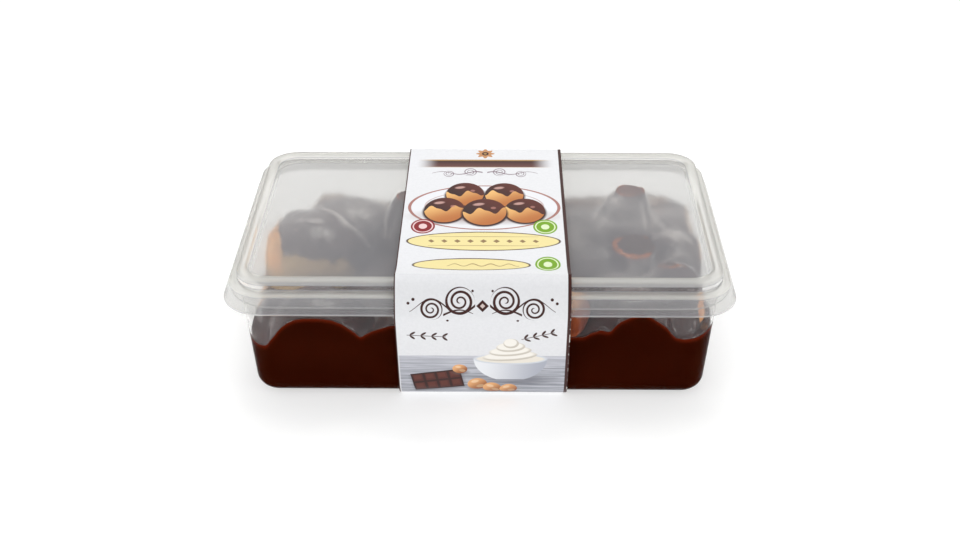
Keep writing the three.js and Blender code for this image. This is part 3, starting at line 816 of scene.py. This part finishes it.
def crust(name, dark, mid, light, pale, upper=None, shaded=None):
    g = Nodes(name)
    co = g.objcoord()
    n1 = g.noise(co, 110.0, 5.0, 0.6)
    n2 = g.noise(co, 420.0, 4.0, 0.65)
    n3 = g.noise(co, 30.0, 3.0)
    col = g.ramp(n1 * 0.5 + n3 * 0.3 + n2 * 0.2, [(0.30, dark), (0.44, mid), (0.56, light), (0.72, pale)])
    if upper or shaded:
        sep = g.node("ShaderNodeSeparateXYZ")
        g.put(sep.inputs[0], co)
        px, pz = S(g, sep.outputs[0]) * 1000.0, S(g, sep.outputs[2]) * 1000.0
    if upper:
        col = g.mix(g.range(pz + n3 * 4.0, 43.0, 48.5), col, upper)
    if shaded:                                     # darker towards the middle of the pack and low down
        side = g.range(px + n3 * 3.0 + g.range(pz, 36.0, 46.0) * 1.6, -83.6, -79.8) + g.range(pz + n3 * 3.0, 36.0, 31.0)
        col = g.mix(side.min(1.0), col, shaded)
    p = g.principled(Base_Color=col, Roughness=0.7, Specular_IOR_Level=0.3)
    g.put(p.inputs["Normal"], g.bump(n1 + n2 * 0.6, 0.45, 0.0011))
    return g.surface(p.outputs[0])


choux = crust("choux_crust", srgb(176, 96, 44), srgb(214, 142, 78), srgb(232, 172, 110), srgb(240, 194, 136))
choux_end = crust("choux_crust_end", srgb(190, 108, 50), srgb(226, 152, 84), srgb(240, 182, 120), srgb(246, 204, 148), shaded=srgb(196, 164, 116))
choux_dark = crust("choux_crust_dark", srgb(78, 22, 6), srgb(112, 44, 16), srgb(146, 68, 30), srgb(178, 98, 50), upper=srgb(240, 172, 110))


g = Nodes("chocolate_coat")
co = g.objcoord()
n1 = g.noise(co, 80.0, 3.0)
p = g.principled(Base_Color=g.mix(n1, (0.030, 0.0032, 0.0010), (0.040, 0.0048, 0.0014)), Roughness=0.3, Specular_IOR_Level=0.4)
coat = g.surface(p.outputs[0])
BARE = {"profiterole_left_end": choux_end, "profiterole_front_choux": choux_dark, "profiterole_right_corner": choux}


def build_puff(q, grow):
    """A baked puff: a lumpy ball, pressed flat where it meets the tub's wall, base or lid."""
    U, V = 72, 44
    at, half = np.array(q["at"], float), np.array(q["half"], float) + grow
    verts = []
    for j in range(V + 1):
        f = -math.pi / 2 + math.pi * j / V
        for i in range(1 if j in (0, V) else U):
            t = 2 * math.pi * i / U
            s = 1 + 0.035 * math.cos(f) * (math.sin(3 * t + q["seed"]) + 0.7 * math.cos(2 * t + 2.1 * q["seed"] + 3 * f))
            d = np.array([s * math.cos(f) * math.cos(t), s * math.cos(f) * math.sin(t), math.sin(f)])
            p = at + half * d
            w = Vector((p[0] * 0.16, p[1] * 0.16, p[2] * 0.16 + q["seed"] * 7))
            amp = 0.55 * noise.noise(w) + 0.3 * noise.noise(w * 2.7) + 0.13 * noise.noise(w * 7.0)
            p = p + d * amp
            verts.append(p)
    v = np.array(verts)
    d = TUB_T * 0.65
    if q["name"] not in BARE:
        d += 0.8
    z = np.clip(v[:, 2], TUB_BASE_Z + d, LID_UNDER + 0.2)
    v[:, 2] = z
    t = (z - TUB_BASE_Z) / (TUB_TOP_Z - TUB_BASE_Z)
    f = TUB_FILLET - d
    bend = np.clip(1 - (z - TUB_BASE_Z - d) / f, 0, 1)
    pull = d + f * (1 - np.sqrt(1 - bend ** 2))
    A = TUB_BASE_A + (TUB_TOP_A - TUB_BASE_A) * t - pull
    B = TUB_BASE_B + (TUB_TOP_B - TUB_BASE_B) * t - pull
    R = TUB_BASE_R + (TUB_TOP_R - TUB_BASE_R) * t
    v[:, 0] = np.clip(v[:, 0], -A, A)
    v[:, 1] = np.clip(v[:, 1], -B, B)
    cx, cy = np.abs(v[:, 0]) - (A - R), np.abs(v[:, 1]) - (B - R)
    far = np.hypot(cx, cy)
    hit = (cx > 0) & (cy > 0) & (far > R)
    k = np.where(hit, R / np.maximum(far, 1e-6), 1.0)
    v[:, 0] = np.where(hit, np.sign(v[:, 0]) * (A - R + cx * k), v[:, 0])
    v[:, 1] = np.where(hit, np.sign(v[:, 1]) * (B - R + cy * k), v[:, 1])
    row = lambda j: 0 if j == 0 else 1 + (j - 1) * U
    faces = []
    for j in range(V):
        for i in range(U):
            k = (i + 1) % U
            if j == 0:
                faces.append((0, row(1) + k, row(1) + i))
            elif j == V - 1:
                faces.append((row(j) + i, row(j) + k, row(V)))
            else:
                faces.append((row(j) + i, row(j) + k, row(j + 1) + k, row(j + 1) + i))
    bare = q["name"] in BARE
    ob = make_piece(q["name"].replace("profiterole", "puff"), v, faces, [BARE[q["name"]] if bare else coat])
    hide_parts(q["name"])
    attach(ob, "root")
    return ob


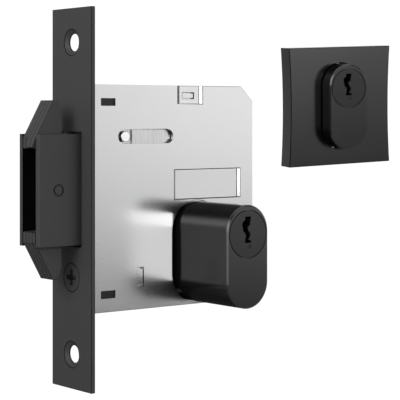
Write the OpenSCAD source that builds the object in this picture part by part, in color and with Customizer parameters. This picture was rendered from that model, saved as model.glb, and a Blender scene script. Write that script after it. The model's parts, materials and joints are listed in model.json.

> [SET PROBLEM]
Print out the whole listing exactly as it appears.

> [COMPLETED TASK]
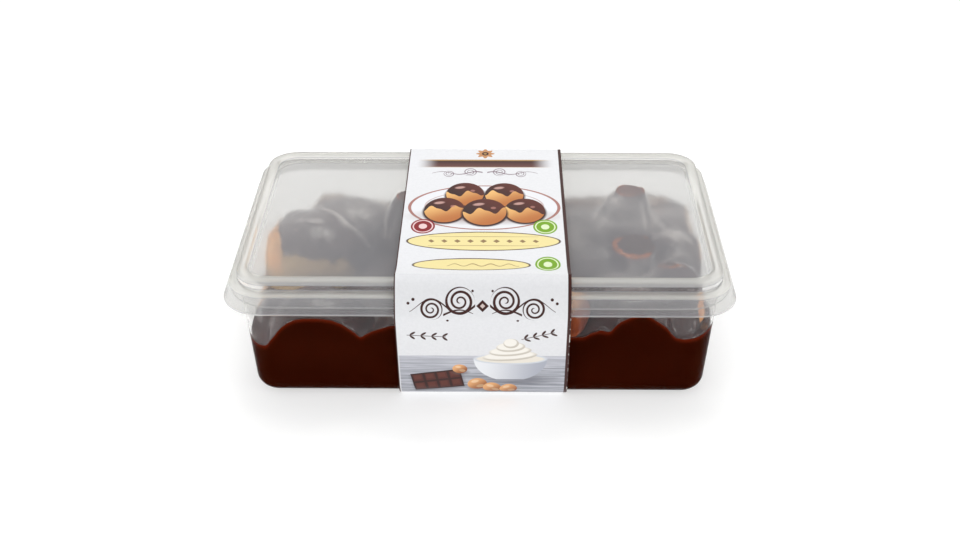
Keep writing the three.js and Blender code for this image. This is part 3, starting at line 816 of scene.py. This part finishes it.
def crust(name, dark, mid, light, pale, upper=None, shaded=None):
    g = Nodes(name)
    co = g.objcoord()
    n1 = g.noise(co, 110.0, 5.0, 0.6)
    n2 = g.noise(co, 420.0, 4.0, 0.65)
    n3 = g.noise(co, 30.0, 3.0)
    col = g.ramp(n1 * 0.5 + n3 * 0.3 + n2 * 0.2, [(0.30, dark), (0.44, mid), (0.56, light), (0.72, pale)])
    if upper or shaded:
        sep = g.node("ShaderNodeSeparateXYZ")
        g.put(sep.inputs[0], co)
        px, pz = S(g, sep.outputs[0]) * 1000.0, S(g, sep.outputs[2]) * 1000.0
    if upper:
        col = g.mix(g.range(pz + n3 * 4.0, 43.0, 48.5), col, upper)
    if shaded:                                     # darker towards the middle of the pack and low down
        side = g.range(px + n3 * 3.0 + g.range(pz, 36.0, 46.0) * 1.6, -83.6, -79.8) + g.range(pz + n3 * 3.0, 36.0, 31.0)
        col = g.mix(side.min(1.0), col, shaded)
    p = g.principled(Base_Color=col, Roughness=0.7, Specular_IOR_Level=0.3)
    g.put(p.inputs["Normal"], g.bump(n1 + n2 * 0.6, 0.45, 0.0011))
    return g.surface(p.outputs[0])


choux = crust("choux_crust", srgb(176, 96, 44), srgb(214, 142, 78), srgb(232, 172, 110), srgb(240, 194, 136))
choux_end = crust("choux_crust_end", srgb(190, 108, 50), srgb(226, 152, 84), srgb(240, 182, 120), srgb(246, 204, 148), shaded=srgb(196, 164, 116))
choux_dark = crust("choux_crust_dark", srgb(78, 22, 6), srgb(112, 44, 16), srgb(146, 68, 30), srgb(178, 98, 50), upper=srgb(240, 172, 110))


g = Nodes("chocolate_coat")
co = g.objcoord()
n1 = g.noise(co, 80.0, 3.0)
p = g.principled(Base_Color=g.mix(n1, (0.030, 0.0032, 0.0010), (0.040, 0.0048, 0.0014)), Roughness=0.3, Specular_IOR_Level=0.4)
coat = g.surface(p.outputs[0])
BARE = {"profiterole_left_end": choux_end, "profiterole_front_choux": choux_dark, "profiterole_right_corner": choux}


def build_puff(q, grow):
    """A baked puff: a lumpy ball, pressed flat where it meets the tub's wall, base or lid."""
    U, V = 72, 44
    at, half = np.array(q["at"], float), np.array(q["half"], float) + grow
    verts = []
    for j in range(V + 1):
        f = -math.pi / 2 + math.pi * j / V
        for i in range(1 if j in (0, V) else U):
            t = 2 * math.pi * i / U
            s = 1 + 0.035 * math.cos(f) * (math.sin(3 * t + q["seed"]) + 0.7 * math.cos(2 * t + 2.1 * q["seed"] + 3 * f))
            d = np.array([s * math.cos(f) * math.cos(t), s * math.cos(f) * math.sin(t), math.sin(f)])
            p = at + half * d
            w = Vector((p[0] * 0.16, p[1] * 0.16, p[2] * 0.16 + q["seed"] * 7))
            amp = 0.55 * noise.noise(w) + 0.3 * noise.noise(w * 2.7) + 0.13 * noise.noise(w * 7.0)
            p = p + d * amp
            verts.append(p)
    v = np.array(verts)
    d = TUB_T * 0.65
    if q["name"] not in BARE:
        d += 0.8
    z = np.clip(v[:, 2], TUB_BASE_Z + d, LID_UNDER + 0.2)
    v[:, 2] = z
    t = (z - TUB_BASE_Z) / (TUB_TOP_Z - TUB_BASE_Z)
    f = TUB_FILLET - d
    bend = np.clip(1 - (z - TUB_BASE_Z - d) / f, 0, 1)
    pull = d + f * (1 - np.sqrt(1 - bend ** 2))
    A = TUB_BASE_A + (TUB_TOP_A - TUB_BASE_A) * t - pull
    B = TUB_BASE_B + (TUB_TOP_B - TUB_BASE_B) * t - pull
    R = TUB_BASE_R + (TUB_TOP_R - TUB_BASE_R) * t
    v[:, 0] = np.clip(v[:, 0], -A, A)
    v[:, 1] = np.clip(v[:, 1], -B, B)
    cx, cy = np.abs(v[:, 0]) - (A - R), np.abs(v[:, 1]) - (B - R)
    far = np.hypot(cx, cy)
    hit = (cx > 0) & (cy > 0) & (far > R)
    k = np.where(hit, R / np.maximum(far, 1e-6), 1.0)
    v[:, 0] = np.where(hit, np.sign(v[:, 0]) * (A - R + cx * k), v[:, 0])
    v[:, 1] = np.where(hit, np.sign(v[:, 1]) * (B - R + cy * k), v[:, 1])
    row = lambda j: 0 if j == 0 else 1 + (j - 1) * U
    faces = []
    for j in range(V):
        for i in range(U):
            k = (i + 1) % U
            if j == 0:
                faces.append((0, row(1) + k, row(1) + i))
            elif j == V - 1:
                faces.append((row(j) + i, row(j) + k, row(V)))
            else:
                faces.append((row(j) + i, row(j) + k, row(j + 1) + k, row(j + 1) + i))
    bare = q["name"] in BARE
    ob = make_piece(q["name"].replace("profiterole", "puff"), v, faces, [BARE[q["name"]] if bare else coat])
    hide_parts(q["name"])
    attach(ob, "root")
    return ob


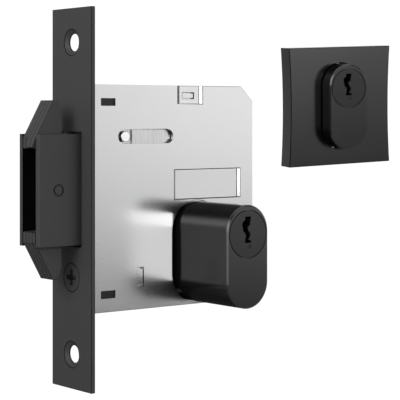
Write the OpenSCAD source that builds the object in this picture part by part, in color and with Customizer parameters. This picture was rendered from that model, saved as model.glb, and a Blender scene script. Write that script after it. The model's parts, materials and joints are listed in model.json.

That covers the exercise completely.